Now, consider the alternative… you focus on your breath from day 1, step 1 or rep 1. If it’s a cardio activity like biking, running, hiking or rowing start by establishing a rhythm. A lot of athletes and trainers endorse the 3:2 method: 3 ‘beats’ of inhale for every 2 ‘beats’ of exhale. What you choose as a beat is up to you, but footsteps work nicely.
Breathe in for 3 steps and out for 2, then repeat. Sound like too much work? It can take a few workouts to get comfortable with the rhythm but then it becomes instinctive. Consider swimming… a haphazard approach to breathing simply doesn’t work unless drowning is your intention.

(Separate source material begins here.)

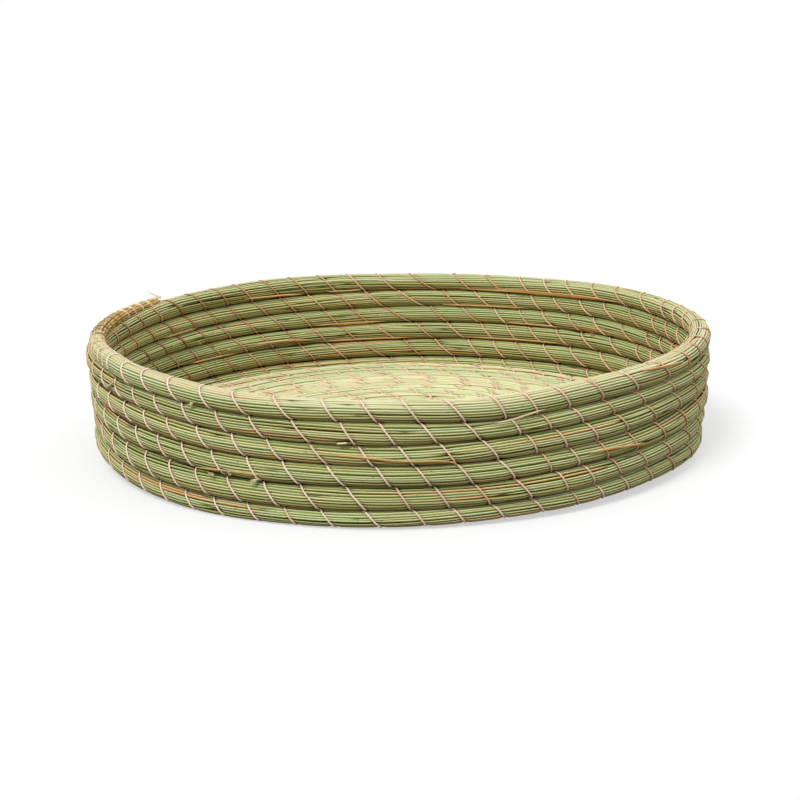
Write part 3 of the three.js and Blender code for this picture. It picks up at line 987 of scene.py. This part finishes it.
def thread_piece(name, points, numbers, *nodes):
    piece = thread_curve(name, points, numbers)
    tones = np.repeat(thread_tones(numbers), THREAD_SIDES).astype(np.float32)
    piece.data.attributes.new("tone", "FLOAT", "POINT").data.foreach_set("value", tones)
    thread_map(piece.data, length_along(points))
    bpy.ops.object.mode_set(mode="EDIT")
    bpy.ops.mesh.select_all(action="SELECT")
    bpy.ops.mesh.remove_doubles(threshold=0.00001)
    bpy.ops.object.mode_set(mode="OBJECT")
    finish_piece(piece, thread_material, nodes)


# %% The stitches of the rows and of the floor
LAST_WIDE_STITCH = number_at(last_row_turn(209))
for row in range(WALL_ROWS):
    last = number_at(row + 1) if row + 1 < WALL_ROWS else LAST_WIDE_STITCH
    thread_piece(f"row_{row + 1}_stitches", *thread_line(number_at(row), last), f"row_{row + 1}_thread")
thread_piece("floor_stitches", *thread_line(table_number[0] + 1, number_at(0)))

# %% [markdown]
# ## The binding of the thin end
# Round the thin end the stitches sit twice as close, and at the tip the thread's own end sticks
# out by a centimetre, outwards and a little up.

# %% The binding, and its tail
TAIL_AZIMUTH, TAIL_RADII, TAIL_HEIGHTS = 148.2, (194.6, 198.5, 202.4, 206), (78.4, 79.5, 80.3, 81.5)
binding, numbers = thread_line(LAST_WIDE_STITCH, number_at(COIL_END) - 0.08, 2.0)
tail = in_space(TAIL_AZIMUTH, np.array(TAIL_RADII), np.array(TAIL_HEIGHTS))
thread_piece("end_stitches", np.concatenate([binding, tail]),
             np.concatenate([numbers, np.full(len(tail), numbers[-1])]), "end_binding")

# %% [markdown]
# ## Loose ends
# Hand work leaves bits sticking out: the frayed end of the bundle, stems that lie loose along a
# crease, and small tufts where a stem is broken. Each is a thin tapering tube through a few
# points, which are given by azimuth, height and how far they stand off the wall. Hair particles
# would scatter them anywhere, but a broken stem belongs to its own place.

# %% A loose stem
OUTSIDE, INSIDE = 1, -1  # sides of the wall
SURFACE = 6.2  # from the middle of a row to where a loose stem touches it


def wall_surface(azimuth, height, off, side):
    """A point that stands off one side of the wall."""
    row = (np.asarray(height, float) - UNDERSIDE - ROW_PITCH / 2) / ROW_PITCH
    radius = wall_radius(np.clip(row, 0, WALL_ROWS - 1)) + side * (SURFACE + np.asarray(off, float))
    return in_space(azimuth, radius, height)


def rounded(points):
    """The same line with its corners cut off three times."""
    for _ in range(3):
        near, far = (mix(points[:-1], points[1:], share)[:, None] for share in (0.25, 0.75))
        cut = np.concatenate([near, far], 1).reshape(-1, points.shape[1])
        points = np.concatenate([points[:1], cut, points[-1:]])
    return points


def loose_stem(tubes, points, radius, tone, sheath, sides=6, blunt=0.35):
    """A tapering tube through points."""
    points = rounded(np.asarray(points, float))
    steps = np.gradient(points, axis=0)
    steps /= np.linalg.norm(steps, axis=1)[:, None]
    across = np.cross(steps, [0.3, 0.2, 1.0])
    across /= np.linalg.norm(across, axis=1)[:, None]
    other = np.cross(across, steps)
    along = length_along(points)
    share = along / along[-1]
    size = radius * mix(blunt, 1, smooth(share, 0, 0.2) * (1 - smooth(share, 0.8, 1)))
    a = np.arange(sides) * 2 * np.pi / sides
    rings = points[:, None] + size[:, None, None] * (
        across[:, None] * np.cos(a)[None, :, None] - other[:, None] * np.sin(a)[None, :, None])
    up = (rings - points[:, None])[..., 2] / size[:, None]
    # Painted highlight on the upper side of a loose stem.
    tubes.add(rings, along, tone=tone, shade=0.0, under=0.0, ridge=np.clip(0.4 + 0.6 * up, 0, 1),
              sheath=sheath, wall=1.0)


# %% A tuft of fibres
def tuft(tubes, root, direction, count, size, spread, radius, key, tones=(1.0, 1.4), sheath=0.0):
    """Thin fibres that fan out from a root point."""
    rng = np.random.default_rng(key)
    direction = np.asarray(direction, float) / np.linalg.norm(direction)
    for _ in range(count):
        way = direction + spread * rng.normal(0, 1, 3)
        bend = direction + spread * rng.normal(0, 1, 3)
        start = root + 0.5 * rng.normal(0, 1, 3)
        half = size * rng.uniform(0.45, 1.1) * 0.5
        points = [start, start + way * half, start + way * half + bend * half]
        loose_stem(tubes, points, radius * rng.uniform(0.6, 1.2), rng.uniform(*tones), sheath, 4, 0.3)


def clockwise(azimuth, rise=0.0, off=0.0):
    """A direction along the wall, clockwise, with some rise and some way off it."""
    s, c = math.sin(math.radians(azimuth)), math.cos(math.radians(azimuth))
    return np.array([s + off * c, off * s - c, rise])


# %% [markdown]
# ## Placing the loose ends
# The real tray has a few of them, each at its own place. The tables say where: a few lie on the
# outside, and more along the creases of the back wall's inside, where the brown feet of the stems
# come out.

# %% Loose stems
loose = Tubes()
for side, azimuths, heights, off, radius, tone, sheath in [
        (OUTSIDE, [207.5, 209.5, 211.6], [62.0, 64.4, 68.4], [0.9, 1.2, 0.6], 0.6, 1.2, 0.3),
        (OUTSIDE, [285.3, 288, 291, 294], [61.6, 62.6, 64.8, 66.6], [0.8, 0.9, 0.9, 0.3], 0.55, 1.2, 0.4),
        (OUTSIDE, [256.5, 263.4, 270, 277.4, 279], [45.2, 44.3, 41.4, 41.4, 39.4],
         [-0.6, -0.4, -0.5, 0.1, 0.2], 0.75, 0.8, 1.0),
        (OUTSIDE, [259.7, 261.5], [52.0, 52.8], [0.1, 0.2], 0.6, 1.4, 0.0),
        (OUTSIDE, [303.4, 307.5, 312, 316.6], [35.5, 35.8, 34.4, 33.0], [-0.3, 0.2, 0.3, 0.1],
         0.75, 0.9, 1.0),
        (OUTSIDE, [314.4, 320.2, 328.0], [78.4, 76.6, 74.6], [-0.1, 0.3, 0.0], 0.75, 0.9, 1.0),
        (OUTSIDE, [233, 240, 248], [29.0, 30.4, 30.2], [0.1, 0.3, -0.2], 0.6, 0.9, 0.8),
        (INSIDE, [126, 121, 115, 110], [31.6, 32.2, 31.7, 30.0], [-0.4, 0.2, 0.1, -0.5], 0.75, 0.8, 1.0),
        (INSIDE, [126, 121, 117, 112], [66.2, 65.6, 65.4, 64.6], [-0.6, 0.1, 0.2, -0.5], 0.7, 0.8, 1.0)]:
    loose_stem(loose, wall_surface(azimuths, heights, off, side), radius, tone, sheath)
for first, last, crease, above, tone in [
        (76, 38, 5, 1.5, 0.9), (70, 35, 5, 2.4, 0.5), (62, 44, 5, 0.9, 0.2), (106, 98, 5, 1.4, 0.8),
        (110, 93, 3, 1.5, 0.9), (106, 96, 3, 0.9, 0.5), (108, 86, 2, 1.3, 0.2), (75, 50, 2, 1.5, 0.5),
        (80, 60, 4, 1.2, 0.3), (142, 128, 2, 1.4, 0.5), (150, 139, 4, 1.3, 0.3), (66, 52, 3, 1.6, 0.6)]:
    azimuths = np.linspace(first, last, 7)
    heights = crease_height(azimuths, np.full(7, float(crease))) + above
    off = -1.5 + 0.25 * above - 1.2 * np.abs(np.linspace(-1, 1, 7)) ** 6
    loose_stem(loose, wall_surface(azimuths, heights, off, INSIDE), 0.62, tone, 0.9)
print("loose stems:", len(loose.spans))

# %% Tufts, and the frayed tip of the bundle
for k, (azimuth, height, side, count, size, rise, sheath) in enumerate([
        (233.4, 67.4, 1, 9, 3.0, -0.2, 0.0), (245.4, 27.6, 1, 16, 5.0, -0.7, 0.0),
        (240.5, 29.4, 1, 7, 3.0, -0.2, 0.3), (236.8, 27.2, 1, 7, 4.0, 0.2, 0.5),
        (278.8, 39.6, 1, 6, 2.5, 0.0, 1.0), (318.6, 79.6, 0.2, 6, 2.5, 0.3, 0.2),
        (42.9, 41.5, -1, 7, 3.0, 0.2, 1.0), (36.8, 40.3, -1, 6, 2.5, 0.0, 1.0),
        (148, 43.7, -1, 6, 3.0, 0.0, 0.8), (139.7, 41.6, -1, 5, 2.5, 0.0, 0.8),
        (131.6, 31.9, -1, 6, 3.0, 0.0, 0.8)]):
    root = wall_surface(azimuth, height, -0.2, side)
    tuft(loose, root, clockwise(azimuth, rise, 0.3 * side), count, size, 0.35, 0.26, [31, k],
         sheath=sheath)
end = end_place(np.array(COIL_END))
tip = in_space(TIP, end["radius"], end["height"])
tuft(loose, tip, clockwise(TIP, -0.1, 0.1), 34, 6.5, 0.16, 0.42, 5, tones=(0.3, 1.0), sheath=0.6)
tuft(loose, tip + [0, 0, 1.5], clockwise(TIP, 0.35, 0.2), 8, 5.0, 0.4, 0.22, 6, tones=(0.7, 1.0))
tubes_piece(loose, "loose_ends", wall_grass, "wall_grass")

# %% [markdown]
# ## The table
# The tray stands on a white table. It shows white to the camera, with a soft shadow, and is grey
# to all other light, because a white table would wash out the undersides of the rows.

# %% The white table
bpy.ops.mesh.primitive_plane_add(size=8, location=(0, 0, 0))
table_top = bpy.context.view_layer.objects.active
table_top.name = "table"
n = Nodes("table_white")
seen = n.add("ShaderNodeLightPath", {}, "Is Camera Ray")
n.to("Base Color", n.blend(seen, colour(140, 140, 134), colour(250, 250, 250)))
n.to("Roughness", 0.9)
at = n.add("ShaderNodeTexCoord", {}, "Object")
far = n.add("ShaderNodeVectorMath", {"operation": "LENGTH"}, "Value", at).ramp_between(0.2, 0.5)
white = n.add("ShaderNodeEmission", {}, 0, (1, 1, 1, 1), 1.0)
n.surface(n.add("ShaderNodeMixShader", {}, 0, (far * 0.45 + 0.55) * seen,
                Wire(n, n.shader.outputs[0]), white))
table_top.data.materials.append(n.material)
print("table", [round(x, 2) for x in table_top.dimensions], "m")

# %% [markdown]
# ## Light
# The light is broad and soft. The sky is brightest overhead, so the rows are light on top and dark
# towards each crease, and brighter to the right and left, where the real tray's ends are pale.
# One wide lamp from the upper left gives the stems their bright side. Together they light a white
# card to just about white, so every colour shows as it is written.

# %% Sky and lamp
world = bpy.data.worlds.new("sky")
bpy.context.scene.world = world
world.use_nodes = True
n = Nodes("sky", world.node_tree)
overhead = n.add("ShaderNodeSeparateXYZ", {}, "Z", n.add("ShaderNodeTexCoord", {}, "Generated"))
sideways = overhead.output("X")
strength = overhead.ramp_between(-0.1, 0.9) * 0.4 + sideways * (sideways * 0.55 + 0.2) + 0.27
sky = n.add("ShaderNodeBackground", {}, 0, (1, 1, 1, 1), strength)
backdrop = n.add("ShaderNodeBackground", {}, 0, (1, 1, 1, 1), 1.0)
seen = n.add("ShaderNodeLightPath", {}, "Is Camera Ray")
n.surface(n.add("ShaderNodeMixShader", {}, 0, seen, sky, backdrop), "World Output")

bpy.ops.object.light_add(type="SUN", location=(-1, -1, 2))
lamp = bpy.context.view_layer.objects.active
lamp.name = "broad_lamp"
lamp.data.energy = 2.1
lamp.data.angle = math.radians(22)
lamp.rotation_euler = Vector((-0.38, -0.72, 0.95)).to_track_quat("Z", "Y").to_euler()
print("lamp of strength", round(lamp.data.energy, 2))

# %% [markdown]
# ## Camera
# The camera looks down at the front of the tray from 1.35 metres away. Its angle, distance and
# slight roll come from a fit of the rim's ellipse and the creases, so that the rim and the rows
# lie in the picture as they do on the real tray.

# %% The viewer's camera
ELEVATION, ROLL, DISTANCE = math.radians(13.64), math.radians(-0.974), 1.346
target = Vector((0, 0, 0.0389))
back_axis = Vector((0, -math.cos(ELEVATION), math.sin(ELEVATION)))
bpy.ops.object.camera_add(location=target + DISTANCE * back_axis)
camera = bpy.context.view_layer.objects.active
camera.name = "viewer"
turned = back_axis.to_track_quat("Z", "Y").to_matrix() @ Matrix.Rotation(ROLL, 3, "Z")
camera.rotation_euler = turned.to_euler()
camera.data.sensor_width = 36
camera.data.lens = 92.94
camera.data.shift_x, camera.data.shift_y = 0.0006, -0.0213
camera.data.clip_end = 50
bpy.context.scene.camera = camera
bpy.context.scene.view_settings.view_transform = "Standard"
print("camera", [round(x, 3) for x in camera.location])

# %% [markdown]
# ## The end
# Last, the view layer is brought up to date.

# %% Bring the scene up to date
bpy.context.view_layer.update()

Swimmers all control their breathing with a similar rhythmic idea.
If you’re engaged in a more static or strength-oriented activity like lifting or yoga, the concept should be to stay even and controlled throughout the movement – particular the exertion. A Vasalva Maneuver is when you hold your breath or forcibly exhale during the most strenuous part of the exercise. It signals that you’re transferring responsibility of the action to your cardio system rather than the muscle groups you’re trying to work. Instead, exhale slowly and evenly during the exertion (like the push of a bench press or the lift during a sit up) and inhale during the recovery period.
When you master these different breathing techniques you’ll find that you’re able to push for greater distance, more reps, and give better concentration to things like form. All because of something we often take for granted.